Bookworm-project / BookwormDB

Tools for text tokenization and encoding
MIT License
84 stars 12 forks source link

bookworm prep updates #132

Closed organisciak closed 7 years ago

organisciak commented 7 years ago

Referring to #130. If review looks good, merge and delete the branch.

In addition to documenting bookworm prep options for argparse, this also adds a --gzip flag to preDatabaseMetadata and allows arbitrary keyword args for the prep goals.

I remembered the issue number wrong and named a commit "fixes #120". Doesn't seem worth a force push to fix that, but it's possible that #120 will have to be re-opened if Github auto-closes it.

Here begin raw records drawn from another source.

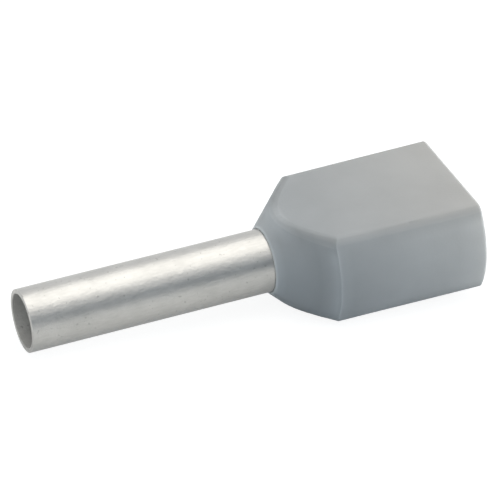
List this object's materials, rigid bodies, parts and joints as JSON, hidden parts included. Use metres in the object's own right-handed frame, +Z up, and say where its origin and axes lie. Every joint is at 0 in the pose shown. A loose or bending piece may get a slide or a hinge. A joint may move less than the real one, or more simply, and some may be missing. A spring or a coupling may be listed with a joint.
{
  "type": "wire ferrule",
  "caption": "Insulated wire ferrule for two stranded wires: a tin-plated tube in a grey plastic collar with a flat-sided funnel.",
  "frame": {"origin": "on the sleeve's axis, at the collar's nose, where the bare tube starts", "axes": "+X along the axis from the sleeve's tip towards the wire mouth, +Z up, square to the collar's two flats"},
  "size_m": [0.0151, 0.0054, 0.0032],
  "materials": {
    "tinned_copper": "satin tin plating on drawn copper",
    "collar_plastic": "matt moulded polypropylene, slightly translucent"
  },
  "bodies": {
    "root": {"sleeve": "tinned_copper", "collar": "collar_plastic"}
  },
  "joints": []
}
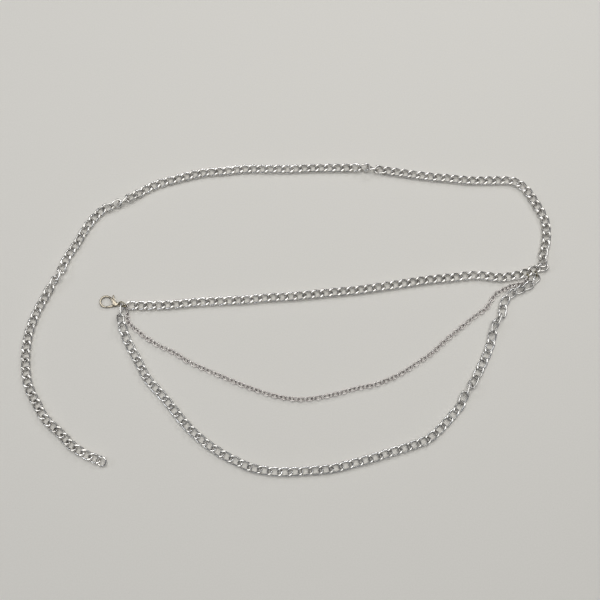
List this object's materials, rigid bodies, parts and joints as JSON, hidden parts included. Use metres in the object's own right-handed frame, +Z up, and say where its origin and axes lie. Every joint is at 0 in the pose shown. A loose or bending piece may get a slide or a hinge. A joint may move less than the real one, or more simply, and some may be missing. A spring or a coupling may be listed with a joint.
{
  "type": "waist chain",
  "caption": "Unfastened curb-link waist chain with a lobster clasp, an end ring and two lighter hanging swags, lying flat.",
  "frame": {"origin": "middle of the lying chain's outline, on the surface it lies on", "axes": "+X along the straight row from the clasp to the corner, +Y away from the viewer, +Z up from the surface"},
  "size_m": [0.4566, 0.2761, 0.0085],
  "materials": {
    "main_chain": "bright polished nickel plate",
    "curb_swag": "polished nickel plate",
    "rolo_swag": "darker tumbled plate",
    "jump_rings": "dark olive nickel",
    "clasp": "warm cast nickel, soft polish"
  },
  "bodies": {
    "chain": {"main_chain_row": "main_chain", "main_chain_loop": "main_chain", "end_ring": "main_chain", "curb_swag": "curb_swag", "rolo_swag": "rolo_swag", "clasp_jump_ring": "jump_rings", "chain_jump_ring": "jump_rings", "rolo_jump_ring": "jump_rings", "swag_jump_ring": "jump_rings", "clasp_body": "clasp", "clasp_pin": "clasp"},
    "lever": {"clasp_lever": "clasp"}
  },
  "joints": [
    {"name": "clasp_lever_hinge", "type": "hinge", "parent": "chain", "child": "lever", "pos_m": [-0.151, 0.00727, 0.0014], "axis": [0, 0, -1], "range_deg": [0, 22], "stiffness_Nm_per_rad": 0.02}
  ]
}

bmschmidt commented 7 years ago

This looks good to me.

The gzip flag w/ mkfifo workaround is likely to cause breakage in some rare situations. (For instance, I think it would break with the prep guessAtFieldDescriptions operation, which will exhaust the fifo pipe.) One possibility would be to have every call to bookworm check for jsoncatalog.txt.gz and create the pipe if it doesn't exist.

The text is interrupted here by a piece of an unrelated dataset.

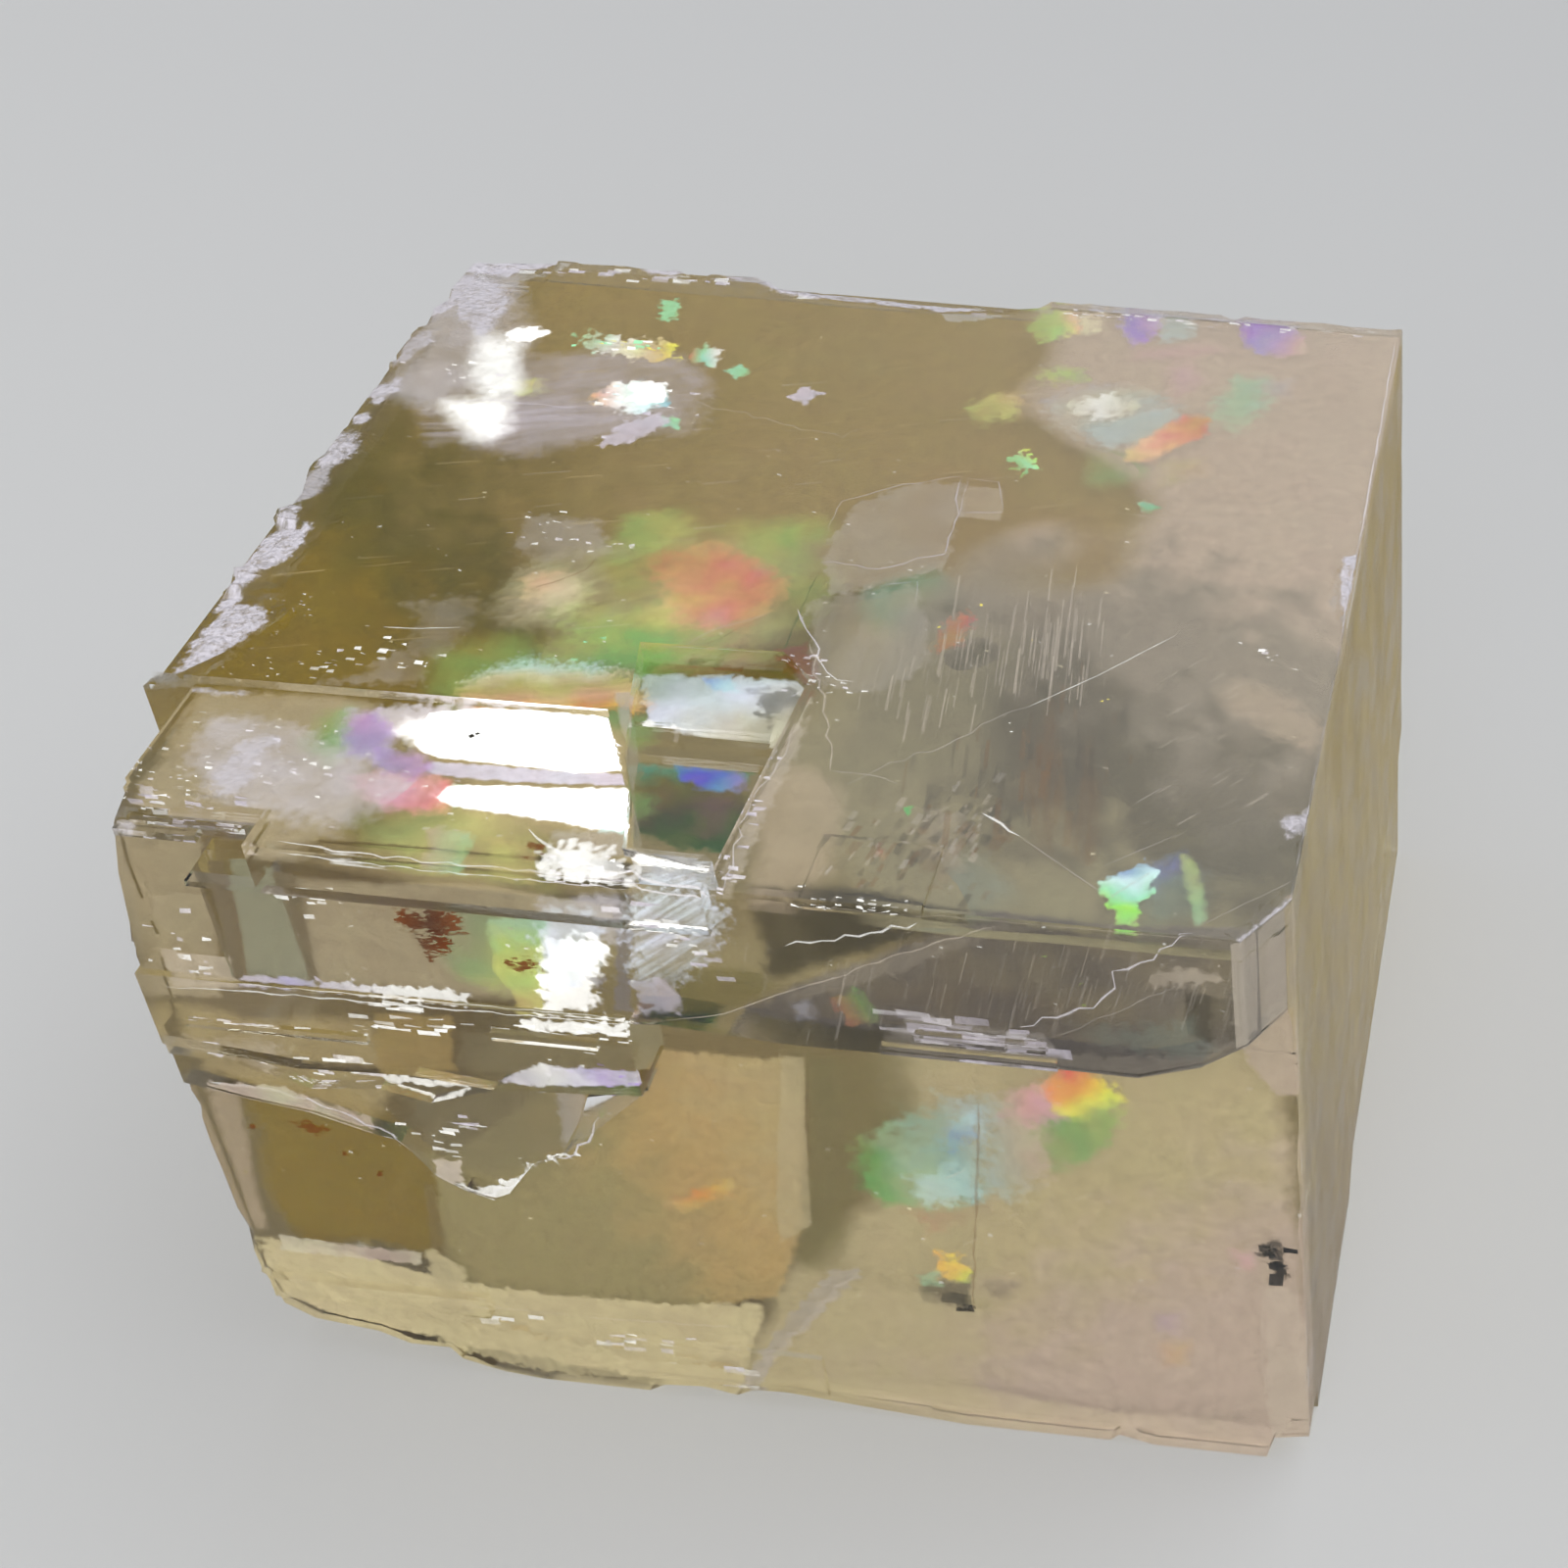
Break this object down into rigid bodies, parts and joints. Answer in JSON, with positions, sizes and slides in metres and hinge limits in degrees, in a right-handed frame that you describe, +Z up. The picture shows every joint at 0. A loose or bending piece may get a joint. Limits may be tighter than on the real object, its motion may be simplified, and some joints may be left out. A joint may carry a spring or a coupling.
{
  "type": "optical calcite crystal",
  "caption": "Transparent honey-coloured calcite cleavage rhomb with stepped layers, a broken pit and bruised edges, resting on its flat underside.",
  "frame": {"origin": "under the middle of the bounding box, on the plane that the crystal rests on", "axes": "+Z up, +X to the viewer's right along the rhomb's long edge, +Y away from the stepped front face"},
  "size_m": [0.0996, 0.076, 0.0503],
  "materials": {
    "calcite": "transparent honey-coloured calcite, polished-looking cleavage faces, whitish bruised edges",
    "iron_stain": "matt red-brown flecks of iron oxide on the front face, modelled in the scene only"
  },
  "bodies": {
    "root": {"calcite_crystal": "calcite"}
  },
  "joints": []
}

Or we could do what we do that allows things like input.txt.gz and input.sh instead of input.txt, which is have a wrapper around any attempts to access the file that allow multiple methods. (With that, we could even allow raw compressed MARC21).

My inclination, though, is to just slap a warning on the gzip option.

organisciak commented 7 years ago

A warning makes sense. I'll include it in a future update.